Not every reschedule is avoidable, but recurring ones indicate a planning problem, not a technician issue.
Track:
- Total reschedules
- Same-day reschedules
- Reason for reschedule
- Whether reschedules cluster by team, geography, job type, or dispatcher
- Whether reschedules follow long travel sequences or overloaded days
This separates true demand spikes from operational flaws.
3. Variance
Variance is the difference between plan and reality.
It shows up in many places:
- Estimated versus actual job duration
- Planned versus actual travel time
- Scheduled versus actual start time
- Assigned versus completed jobs per day
High variance makes capacity hard to trust. Low variance makes planning more reliable.
This is why variance should not be treated as background noise. It should be treated as a core management signal. The more you understand your sources of variance, the more confidently you can fit work into the day without tipping the team into exhaustion.

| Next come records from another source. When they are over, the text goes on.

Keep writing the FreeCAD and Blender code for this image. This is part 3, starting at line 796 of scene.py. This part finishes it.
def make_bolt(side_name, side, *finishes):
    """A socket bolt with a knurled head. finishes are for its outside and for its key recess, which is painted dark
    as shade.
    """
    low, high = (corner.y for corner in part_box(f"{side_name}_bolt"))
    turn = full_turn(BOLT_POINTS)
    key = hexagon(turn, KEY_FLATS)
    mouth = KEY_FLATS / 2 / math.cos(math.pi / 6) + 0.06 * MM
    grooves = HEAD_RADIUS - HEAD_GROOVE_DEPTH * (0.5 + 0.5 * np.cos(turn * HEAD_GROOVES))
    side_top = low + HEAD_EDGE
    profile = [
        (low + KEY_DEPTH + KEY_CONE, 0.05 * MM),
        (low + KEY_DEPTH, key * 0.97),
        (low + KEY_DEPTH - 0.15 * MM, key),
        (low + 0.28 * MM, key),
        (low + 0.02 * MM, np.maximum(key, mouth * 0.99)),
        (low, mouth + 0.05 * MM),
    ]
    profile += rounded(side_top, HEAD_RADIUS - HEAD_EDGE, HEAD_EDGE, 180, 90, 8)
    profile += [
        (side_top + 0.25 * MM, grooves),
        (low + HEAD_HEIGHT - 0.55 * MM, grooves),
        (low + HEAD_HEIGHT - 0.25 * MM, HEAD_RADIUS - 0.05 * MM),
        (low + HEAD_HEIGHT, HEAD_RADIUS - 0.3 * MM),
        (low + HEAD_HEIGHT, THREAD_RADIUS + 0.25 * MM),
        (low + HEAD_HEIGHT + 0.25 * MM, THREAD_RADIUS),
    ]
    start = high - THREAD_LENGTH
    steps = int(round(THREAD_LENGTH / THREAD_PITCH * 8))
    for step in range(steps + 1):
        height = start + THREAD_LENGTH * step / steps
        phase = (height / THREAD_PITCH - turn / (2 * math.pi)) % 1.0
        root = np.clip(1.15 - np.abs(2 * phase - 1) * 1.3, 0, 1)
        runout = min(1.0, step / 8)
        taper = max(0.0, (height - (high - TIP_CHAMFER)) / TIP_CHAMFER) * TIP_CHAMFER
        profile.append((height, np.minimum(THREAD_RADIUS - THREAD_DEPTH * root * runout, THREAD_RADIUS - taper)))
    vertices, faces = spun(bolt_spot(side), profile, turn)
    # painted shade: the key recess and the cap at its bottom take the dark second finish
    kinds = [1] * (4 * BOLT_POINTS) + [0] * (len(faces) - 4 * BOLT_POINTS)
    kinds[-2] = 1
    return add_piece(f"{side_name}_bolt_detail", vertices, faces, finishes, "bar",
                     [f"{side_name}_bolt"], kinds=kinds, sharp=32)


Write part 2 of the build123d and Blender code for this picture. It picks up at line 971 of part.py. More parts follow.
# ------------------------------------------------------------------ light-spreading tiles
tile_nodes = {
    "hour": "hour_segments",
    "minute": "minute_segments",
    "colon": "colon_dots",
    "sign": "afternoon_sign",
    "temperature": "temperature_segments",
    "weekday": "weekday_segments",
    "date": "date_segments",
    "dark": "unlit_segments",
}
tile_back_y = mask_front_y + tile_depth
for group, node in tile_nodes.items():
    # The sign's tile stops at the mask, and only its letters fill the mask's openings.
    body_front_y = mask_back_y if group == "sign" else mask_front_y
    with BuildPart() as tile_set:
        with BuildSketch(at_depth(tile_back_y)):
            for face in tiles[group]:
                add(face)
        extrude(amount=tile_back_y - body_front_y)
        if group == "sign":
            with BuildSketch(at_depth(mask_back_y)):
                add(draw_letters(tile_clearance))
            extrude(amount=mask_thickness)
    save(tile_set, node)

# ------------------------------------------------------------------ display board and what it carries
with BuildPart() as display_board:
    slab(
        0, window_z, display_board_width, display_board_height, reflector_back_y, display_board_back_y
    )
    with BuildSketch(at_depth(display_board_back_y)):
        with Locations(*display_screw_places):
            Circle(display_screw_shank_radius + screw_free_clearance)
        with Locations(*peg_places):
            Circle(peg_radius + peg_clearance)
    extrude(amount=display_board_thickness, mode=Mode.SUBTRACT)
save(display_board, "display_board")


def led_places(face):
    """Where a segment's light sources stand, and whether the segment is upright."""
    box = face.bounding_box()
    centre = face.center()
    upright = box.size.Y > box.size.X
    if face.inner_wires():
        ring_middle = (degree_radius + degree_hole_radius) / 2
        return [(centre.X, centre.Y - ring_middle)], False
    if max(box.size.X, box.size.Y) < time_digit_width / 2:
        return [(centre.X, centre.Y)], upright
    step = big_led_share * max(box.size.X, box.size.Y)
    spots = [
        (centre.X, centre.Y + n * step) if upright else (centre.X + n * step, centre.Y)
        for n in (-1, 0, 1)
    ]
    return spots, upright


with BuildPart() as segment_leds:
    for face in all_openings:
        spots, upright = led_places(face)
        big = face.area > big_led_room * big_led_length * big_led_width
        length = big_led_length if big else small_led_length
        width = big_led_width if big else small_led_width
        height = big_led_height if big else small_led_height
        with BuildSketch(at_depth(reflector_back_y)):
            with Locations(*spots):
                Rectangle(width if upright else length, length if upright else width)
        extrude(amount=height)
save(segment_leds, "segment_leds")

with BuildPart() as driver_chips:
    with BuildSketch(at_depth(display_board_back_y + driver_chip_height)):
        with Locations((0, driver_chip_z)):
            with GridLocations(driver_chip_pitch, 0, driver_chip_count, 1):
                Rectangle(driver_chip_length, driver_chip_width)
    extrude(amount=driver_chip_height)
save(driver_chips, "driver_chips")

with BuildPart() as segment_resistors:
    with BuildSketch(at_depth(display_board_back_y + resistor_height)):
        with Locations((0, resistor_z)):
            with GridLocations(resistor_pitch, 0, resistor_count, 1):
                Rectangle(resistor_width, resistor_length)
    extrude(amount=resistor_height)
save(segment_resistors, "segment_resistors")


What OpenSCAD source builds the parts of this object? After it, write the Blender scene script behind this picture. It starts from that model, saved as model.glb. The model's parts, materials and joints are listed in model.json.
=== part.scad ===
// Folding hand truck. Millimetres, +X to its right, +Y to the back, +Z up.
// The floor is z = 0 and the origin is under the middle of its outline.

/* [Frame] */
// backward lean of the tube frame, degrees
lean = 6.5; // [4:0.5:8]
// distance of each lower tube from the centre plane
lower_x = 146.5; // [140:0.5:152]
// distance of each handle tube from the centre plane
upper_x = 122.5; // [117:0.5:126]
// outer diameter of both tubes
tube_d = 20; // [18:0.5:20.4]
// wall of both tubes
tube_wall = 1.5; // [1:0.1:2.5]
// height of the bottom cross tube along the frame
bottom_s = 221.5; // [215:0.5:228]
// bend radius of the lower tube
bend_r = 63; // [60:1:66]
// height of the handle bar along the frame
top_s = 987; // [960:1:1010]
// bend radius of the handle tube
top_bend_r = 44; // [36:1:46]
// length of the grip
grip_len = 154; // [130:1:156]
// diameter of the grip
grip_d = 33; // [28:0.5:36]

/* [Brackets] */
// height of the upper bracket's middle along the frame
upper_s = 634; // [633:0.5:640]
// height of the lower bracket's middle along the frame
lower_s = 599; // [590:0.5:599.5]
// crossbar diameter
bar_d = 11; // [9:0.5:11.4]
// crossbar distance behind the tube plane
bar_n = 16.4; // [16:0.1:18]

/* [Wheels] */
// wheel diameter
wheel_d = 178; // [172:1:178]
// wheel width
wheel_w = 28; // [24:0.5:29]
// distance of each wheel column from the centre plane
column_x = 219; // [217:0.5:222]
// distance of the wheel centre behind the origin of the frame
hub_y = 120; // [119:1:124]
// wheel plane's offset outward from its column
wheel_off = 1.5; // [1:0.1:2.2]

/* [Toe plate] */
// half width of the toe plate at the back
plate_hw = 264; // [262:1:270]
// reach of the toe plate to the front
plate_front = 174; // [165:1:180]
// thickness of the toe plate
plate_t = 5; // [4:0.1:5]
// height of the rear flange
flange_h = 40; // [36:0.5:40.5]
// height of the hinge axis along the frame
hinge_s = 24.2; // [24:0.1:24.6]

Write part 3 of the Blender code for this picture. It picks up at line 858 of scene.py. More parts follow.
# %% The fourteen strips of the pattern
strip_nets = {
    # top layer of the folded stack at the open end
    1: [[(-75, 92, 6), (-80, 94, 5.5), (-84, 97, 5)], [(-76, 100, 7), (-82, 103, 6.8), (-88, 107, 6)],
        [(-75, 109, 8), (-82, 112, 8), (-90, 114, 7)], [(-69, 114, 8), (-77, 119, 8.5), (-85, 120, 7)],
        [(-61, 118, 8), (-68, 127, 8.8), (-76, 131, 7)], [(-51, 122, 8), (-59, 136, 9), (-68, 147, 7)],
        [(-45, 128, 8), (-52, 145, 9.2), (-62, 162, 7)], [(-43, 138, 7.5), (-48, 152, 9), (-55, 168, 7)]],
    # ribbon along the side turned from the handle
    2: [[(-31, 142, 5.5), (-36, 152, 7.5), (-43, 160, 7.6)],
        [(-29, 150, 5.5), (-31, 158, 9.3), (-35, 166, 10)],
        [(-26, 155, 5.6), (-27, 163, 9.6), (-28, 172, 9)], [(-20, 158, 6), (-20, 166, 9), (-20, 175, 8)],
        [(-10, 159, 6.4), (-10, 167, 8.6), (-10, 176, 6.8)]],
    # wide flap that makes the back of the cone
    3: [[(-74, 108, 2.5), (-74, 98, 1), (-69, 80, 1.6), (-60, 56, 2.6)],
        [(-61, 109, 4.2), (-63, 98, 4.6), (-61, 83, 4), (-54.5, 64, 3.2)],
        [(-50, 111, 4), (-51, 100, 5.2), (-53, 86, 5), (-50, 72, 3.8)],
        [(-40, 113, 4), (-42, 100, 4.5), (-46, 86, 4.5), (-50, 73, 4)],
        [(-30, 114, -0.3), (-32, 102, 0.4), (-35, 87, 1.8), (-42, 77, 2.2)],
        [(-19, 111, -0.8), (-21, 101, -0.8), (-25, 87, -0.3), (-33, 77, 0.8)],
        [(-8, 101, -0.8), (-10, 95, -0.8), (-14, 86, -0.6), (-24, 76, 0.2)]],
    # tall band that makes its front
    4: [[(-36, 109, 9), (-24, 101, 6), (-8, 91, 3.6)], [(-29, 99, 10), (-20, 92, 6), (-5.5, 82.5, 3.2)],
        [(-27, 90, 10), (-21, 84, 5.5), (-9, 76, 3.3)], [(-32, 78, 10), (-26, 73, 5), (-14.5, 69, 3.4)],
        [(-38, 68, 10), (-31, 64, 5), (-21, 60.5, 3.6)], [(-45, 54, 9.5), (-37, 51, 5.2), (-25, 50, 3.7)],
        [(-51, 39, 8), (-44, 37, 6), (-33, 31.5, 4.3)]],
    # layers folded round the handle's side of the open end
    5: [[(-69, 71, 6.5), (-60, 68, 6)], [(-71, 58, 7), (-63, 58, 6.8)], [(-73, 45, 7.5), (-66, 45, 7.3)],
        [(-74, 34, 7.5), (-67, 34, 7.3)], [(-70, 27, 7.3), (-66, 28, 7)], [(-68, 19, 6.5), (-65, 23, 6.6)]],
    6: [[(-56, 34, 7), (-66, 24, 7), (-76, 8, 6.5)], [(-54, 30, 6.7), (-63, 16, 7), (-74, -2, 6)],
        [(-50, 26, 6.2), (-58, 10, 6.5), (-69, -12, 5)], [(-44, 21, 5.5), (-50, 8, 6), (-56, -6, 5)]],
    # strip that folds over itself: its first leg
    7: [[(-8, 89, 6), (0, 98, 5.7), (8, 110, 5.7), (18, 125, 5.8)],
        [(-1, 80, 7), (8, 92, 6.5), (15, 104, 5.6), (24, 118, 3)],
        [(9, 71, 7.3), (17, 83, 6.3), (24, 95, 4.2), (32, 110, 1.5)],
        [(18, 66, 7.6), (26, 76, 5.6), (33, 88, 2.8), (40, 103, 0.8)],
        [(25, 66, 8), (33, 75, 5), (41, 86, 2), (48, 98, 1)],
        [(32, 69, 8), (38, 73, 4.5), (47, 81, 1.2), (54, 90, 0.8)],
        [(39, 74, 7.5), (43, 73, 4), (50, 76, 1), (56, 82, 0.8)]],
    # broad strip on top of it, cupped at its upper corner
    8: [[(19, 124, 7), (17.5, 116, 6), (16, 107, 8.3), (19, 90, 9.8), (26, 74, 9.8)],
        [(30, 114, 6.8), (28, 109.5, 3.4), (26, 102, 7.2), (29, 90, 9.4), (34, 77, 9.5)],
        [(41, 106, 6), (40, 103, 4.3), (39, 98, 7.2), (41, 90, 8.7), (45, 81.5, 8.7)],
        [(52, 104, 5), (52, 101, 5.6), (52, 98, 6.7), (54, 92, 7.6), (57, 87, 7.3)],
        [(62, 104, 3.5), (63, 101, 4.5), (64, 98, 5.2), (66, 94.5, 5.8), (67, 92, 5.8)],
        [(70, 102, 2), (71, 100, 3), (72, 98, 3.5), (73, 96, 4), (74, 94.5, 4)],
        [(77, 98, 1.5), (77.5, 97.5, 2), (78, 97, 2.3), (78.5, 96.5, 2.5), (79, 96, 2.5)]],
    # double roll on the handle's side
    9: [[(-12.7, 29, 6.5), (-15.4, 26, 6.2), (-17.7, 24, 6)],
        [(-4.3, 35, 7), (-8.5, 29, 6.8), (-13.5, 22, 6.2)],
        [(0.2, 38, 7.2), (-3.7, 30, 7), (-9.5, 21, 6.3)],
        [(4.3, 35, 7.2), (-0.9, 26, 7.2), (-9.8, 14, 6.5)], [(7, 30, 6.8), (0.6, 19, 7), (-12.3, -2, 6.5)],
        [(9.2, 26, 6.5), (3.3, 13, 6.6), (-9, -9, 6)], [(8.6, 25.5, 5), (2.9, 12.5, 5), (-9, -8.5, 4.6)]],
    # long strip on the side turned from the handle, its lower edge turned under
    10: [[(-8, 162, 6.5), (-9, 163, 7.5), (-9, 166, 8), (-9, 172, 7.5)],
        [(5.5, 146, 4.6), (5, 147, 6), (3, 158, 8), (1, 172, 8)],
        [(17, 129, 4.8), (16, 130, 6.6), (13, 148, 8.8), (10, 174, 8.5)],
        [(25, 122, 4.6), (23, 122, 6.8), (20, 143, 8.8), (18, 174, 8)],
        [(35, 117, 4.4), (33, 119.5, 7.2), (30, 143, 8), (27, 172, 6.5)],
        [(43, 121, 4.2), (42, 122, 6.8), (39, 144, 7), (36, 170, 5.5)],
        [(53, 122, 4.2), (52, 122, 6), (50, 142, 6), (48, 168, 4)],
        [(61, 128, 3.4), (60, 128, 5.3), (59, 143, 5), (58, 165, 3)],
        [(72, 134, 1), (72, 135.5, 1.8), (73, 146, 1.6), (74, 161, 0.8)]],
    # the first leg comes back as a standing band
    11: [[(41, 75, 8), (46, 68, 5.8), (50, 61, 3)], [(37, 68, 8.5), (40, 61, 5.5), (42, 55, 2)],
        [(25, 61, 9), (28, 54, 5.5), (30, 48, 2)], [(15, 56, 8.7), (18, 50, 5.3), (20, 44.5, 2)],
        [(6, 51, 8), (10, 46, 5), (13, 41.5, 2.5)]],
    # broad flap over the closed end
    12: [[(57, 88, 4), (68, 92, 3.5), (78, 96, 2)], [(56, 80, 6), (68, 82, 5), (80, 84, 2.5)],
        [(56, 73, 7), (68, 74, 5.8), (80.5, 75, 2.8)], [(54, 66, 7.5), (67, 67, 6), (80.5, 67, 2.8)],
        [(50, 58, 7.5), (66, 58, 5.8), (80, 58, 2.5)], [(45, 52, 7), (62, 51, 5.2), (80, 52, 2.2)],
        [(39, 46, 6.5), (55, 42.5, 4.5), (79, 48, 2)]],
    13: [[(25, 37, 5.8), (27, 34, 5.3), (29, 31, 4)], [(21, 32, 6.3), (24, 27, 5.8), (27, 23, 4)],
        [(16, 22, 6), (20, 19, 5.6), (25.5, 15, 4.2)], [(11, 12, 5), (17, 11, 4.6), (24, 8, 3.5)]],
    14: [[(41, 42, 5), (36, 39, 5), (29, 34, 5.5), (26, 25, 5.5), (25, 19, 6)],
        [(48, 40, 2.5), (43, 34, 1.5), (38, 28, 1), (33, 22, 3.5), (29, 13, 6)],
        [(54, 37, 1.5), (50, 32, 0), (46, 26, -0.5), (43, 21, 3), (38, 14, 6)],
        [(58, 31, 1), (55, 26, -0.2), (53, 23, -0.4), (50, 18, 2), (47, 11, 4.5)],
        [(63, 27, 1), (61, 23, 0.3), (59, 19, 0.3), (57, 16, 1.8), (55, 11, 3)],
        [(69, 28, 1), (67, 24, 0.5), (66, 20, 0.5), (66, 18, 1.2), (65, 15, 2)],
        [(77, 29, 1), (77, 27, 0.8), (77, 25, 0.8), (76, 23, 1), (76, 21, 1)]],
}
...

A better message for the field: support, not squeeze
The way leaders talk about productivity matters.
If technicians hear “we need more jobs per day,” they may assume that leadership is asking them to rush. If what leadership really means is “we are going to remove the friction that wastes your time,” that creates a completely different response.
One message creates defensiveness. The other creates buy-in.
This is where good operations and good leadership meet. Productivity gains stick when the field sees that the goal is to make the day work better, not just feel harder.
More jobs per day are the result of better systems
The best service organizations do not create capacity by running people harder. They create capacity by running the operation smarter.
- They reduce backtracking.
- They improve assignment quality.
- They build realistic schedules.
- They tighten inputs.
- They reduce unnecessary variance.
- They measure the signals that show where the day is slipping.
That is how you fit more jobs into the day without burning out the team. More jobs per day should be the outcome of a healthier system, not a heavier burden.